Here in these pages he has written the story of that spiritual unfolding, the journey from instinctive and inherited faith into seminary and adulthood. As a child in Achill he had served at Mass, and was even then profoundly sensitive to Catholic atmospheres: “when the incense was smoking perfectly and when the gilded monstrance was hoisted into the light and the priest intoned his goldfinch song, then the world was gilded too, and eyes and ears and something deep inside the heart were fully satisfied.”

Sensitivity

The clairvoyant sensitivity that he brings to these atmospheres is one of the joys of his book. This Achill faith led him to poetry as surely as childhood formation had propelled him into the seminary. Faith and poetry were inextricably linked.

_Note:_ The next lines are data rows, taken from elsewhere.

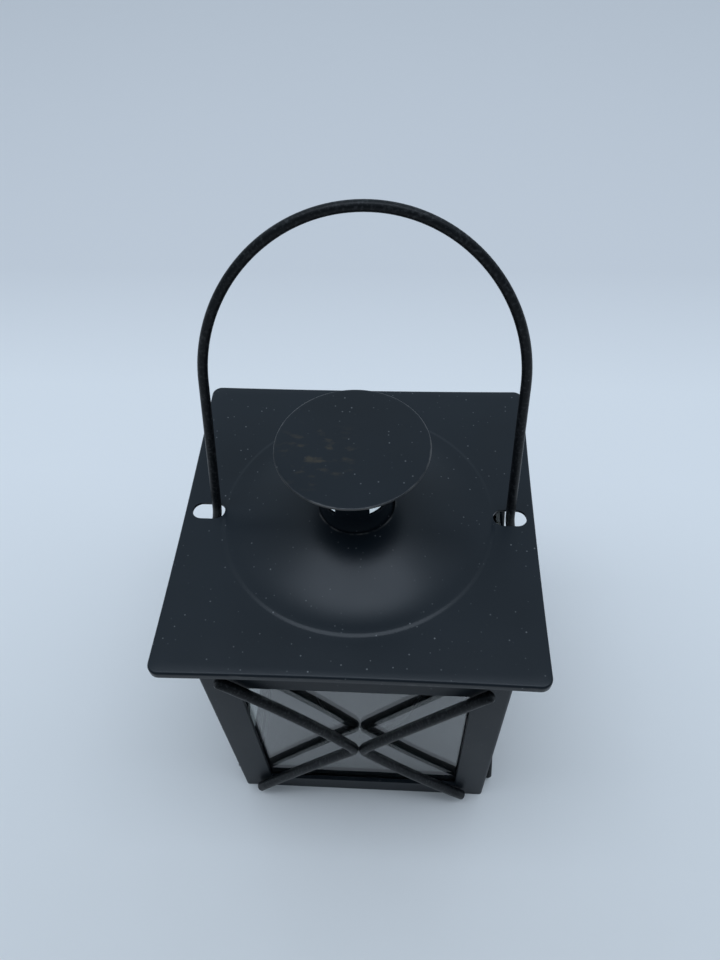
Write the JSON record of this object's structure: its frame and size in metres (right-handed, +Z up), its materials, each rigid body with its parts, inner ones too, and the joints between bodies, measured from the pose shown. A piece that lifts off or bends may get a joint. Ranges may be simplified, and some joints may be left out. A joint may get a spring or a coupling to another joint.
{
  "type": "candle lantern",
  "caption": "Square metal tealight lantern with glass sides, crossed brace rods, a loose vented roof with a capped chimney, and a tilting wire bail.",
  "frame": {"origin": "middle of the body's flat underside", "axes": "+Z up; -Y is the front, and the bail pivots about a line along X"},
  "size_m": [0.1, 0.1, 0.1944],
  "materials": {
    "painted_sheet": "satin black-blue powder coat",
    "painted_wire": "satin black powder coat",
    "window_glass": "clear float glass"
  },
  "bodies": {
    "body": {"base_tray": "painted_sheet", "candle_ring": "painted_sheet", "corner_post_front_left": "painted_sheet", "corner_post_front_right": "painted_sheet", "corner_post_back_right": "painted_sheet", "corner_post_back_left": "painted_sheet", "bottom_rail_front": "painted_sheet", "bottom_rail_right": "painted_sheet", "bottom_rail_back": "painted_sheet", "bottom_rail_left": "painted_sheet", "top_rail_front": "painted_sheet", "top_rail_right": "painted_sheet", "top_rail_back": "painted_sheet", "top_rail_left": "painted_sheet", "corner_retainer_front_left": "painted_sheet", "corner_retainer_front_right": "painted_sheet", "corner_retainer_back_right": "painted_sheet", "corner_retainer_back_left": "painted_sheet", "glass_pane_front": "window_glass", "glass_pane_right": "window_glass", "glass_pane_back": "window_glass", "glass_pane_left": "window_glass", "brace_rod_front_left": "painted_wire", "brace_rod_front_right": "painted_wire", "brace_rod_right_left": "painted_wire", "brace_rod_right_right": "painted_wire", "brace_rod_back_left": "painted_wire", "brace_rod_back_right": "painted_wire", "brace_rod_left_left": "painted_wire", "brace_rod_left_right": "painted_wire"},
    "lid": {"roof_plate": "painted_sheet", "chimney_collar": "painted_sheet", "cap_disc": "painted_sheet"},
    "handle": {"bail_handle": "painted_wire"}
  },
  "joints": [
    {"name": "lid_lift", "type": "slide", "parent": "body", "child": "lid", "axis": [0.049, 0.1888, 0.9808], "range_m": [0, 0.036]},
    {"name": "handle_tilt", "type": "hinge", "parent": "body", "child": "handle", "pos_m": [0, 0, 0.0915], "axis": [-1, 0, 0], "range_deg": [-2.4, 0]}
  ]
}
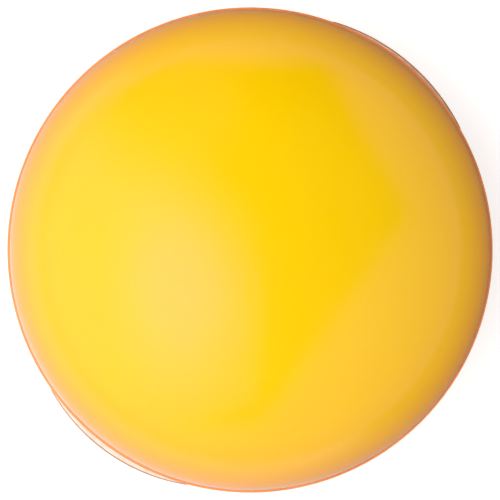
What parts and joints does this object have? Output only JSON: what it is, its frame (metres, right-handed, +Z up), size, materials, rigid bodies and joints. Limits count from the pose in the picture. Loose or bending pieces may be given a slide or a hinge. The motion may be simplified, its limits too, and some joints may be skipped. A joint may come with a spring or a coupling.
{
  "type": "curling stone",
  "caption": "Domed handle-free curling stone that rolls on a floor, with a split casing, striking band, finger grips, cast ballast and ball transfer units beneath.",
  "frame": {"origin": "on the floor, under the centre of the stone, at the height of the main balls' lowest points", "axes": "+Z up the stone's axis through the crown of the dome, +Y the way the stone rolls, +X to its right"},
  "size_m": [0.2, 0.2, 0.105],
  "materials": {
    "shell_yellow": "glossy moulded casing",
    "band_amber": "satin, slightly translucent elastomer",
    "grip_coral": "soft matt elastomer with ridges",
    "seal_black": "matt",
    "ballast_iron": "as cast, black stove paint",
    "pad_foam": "closed-cell foam",
    "screw_steel": "zinc plated",
    "insert_brass": "turned and knurled",
    "plug_black": "matt",
    "glide_white": "low-friction polyethylene",
    "housing_black": "moulded acetal",
    "cap_steel": "pressed and plated",
    "cup_steel": "hardened and ground",
    "ball_steel": "polished bearing steel",
    "felt_grey": "pressed wool felt"
  },
  "bodies": {
    "stone": {"top_shell": "shell_yellow", "bottom_shell": "shell_yellow", "striking_band": "band_amber", "thumb_grip": "grip_coral", "finger_grip": "grip_coral", "seam_seal": "seal_black", "ballast_weight": "ballast_iron", "ballast_pad": "pad_foam", "ballast_bolts": "screw_steel", "ballast_washers": "screw_steel", "ballast_inserts": "insert_brass", "case_screws": "screw_steel", "case_inserts": "insert_brass", "screw_plugs": "plug_black", "glide_ring": "glide_white", "unit_screws": "screw_steel", "unit_housing_1": "housing_black", "bearing_cup_1": "cup_steel", "support_balls_1": "ball_steel", "retainer_cap_1": "cap_steel", "felt_seal_1": "felt_grey", "unit_housing_2": "housing_black", "bearing_cup_2": "cup_steel", "support_balls_2": "ball_steel", "retainer_cap_2": "cap_steel", "felt_seal_2": "felt_grey", "unit_housing_3": "housing_black", "bearing_cup_3": "cup_steel", "support_balls_3": "ball_steel", "retainer_cap_3": "cap_steel", "felt_seal_3": "felt_grey"},
    "ball_1": {"main_ball_1": "ball_steel"},
    "ball_2": {"main_ball_2": "ball_steel"},
    "ball_3": {"main_ball_3": "ball_steel"}
  },
  "joints": [
    {"name": "roll_1", "type": "hinge", "parent": "stone", "child": "ball_1", "pos_m": [0, 0.05, 0.00794], "axis": [1, 0, 0], "continuous": true},
    {"name": "roll_2", "type": "hinge", "parent": "stone", "child": "ball_2", "pos_m": [-0.0433, -0.025, 0.00794], "axis": [1, 0, 0], "continuous": true},
    {"name": "roll_3", "type": "hinge", "parent": "stone", "child": "ball_3", "pos_m": [0.0433, -0.025, 0.00794], "axis": [1, 0, 0], "continuous": true}
  ]
}
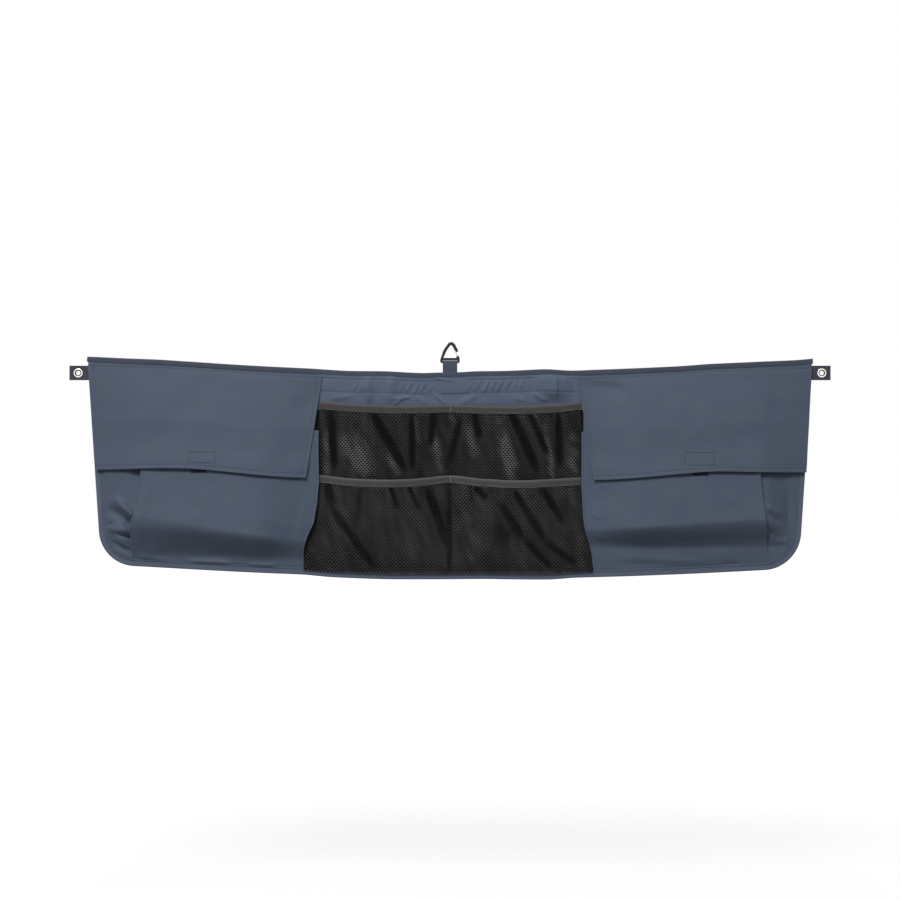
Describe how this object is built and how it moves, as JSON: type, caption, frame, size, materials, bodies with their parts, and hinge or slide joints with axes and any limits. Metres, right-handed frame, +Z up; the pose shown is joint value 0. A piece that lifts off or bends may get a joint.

He spent five years boarding at Mungret College, a place described with pity and lively good humour. Then, blindly following the example of his brother Declan, who was two years into a noviciate with the Jesuits at Emo Court, the young poet found himself with the Holy Ghost Fathers in Co. Tipperary: “And we were 48 young men, innocent and wide-eyed, perhaps amongst the very last large group in this country to have entered a noviciate of missionary fathers.”

The five years of this noviciate, moving from Tipperary to Kimmage to study English and French at UCD, are wonderfully described. They were the years when he formed a differentiated faith and lost his vocation – or, rather, admitted that he didn’t have one.

Hugely influenced by Pierre Teilhard de Chardin’s Hymn of the Universe, he developed a more complex, personal Catholic faith, and this faith was deepened by his writing a Master’s thesis on the Jesuit poet Gerard Manley Hopkins.

Song of the Goldfinch, then, is the lyrical memoir of a rare being in our humanist world, a Catholic poet.

Poet John F. Deane.
Quest

His is a searching quest, from the severities of St Augustine to all that is simply “done by mankind with a good heart”. The life he describes is best expressed in this wonderful insight: “the poem is an epiphany, a little eucharist of the Word”. The epiphanies and songs of faith in this book have brought John F. Deane to Francis, both the saint of Assisi and the present Holy Father. In writing it all down the poet has created a wonder.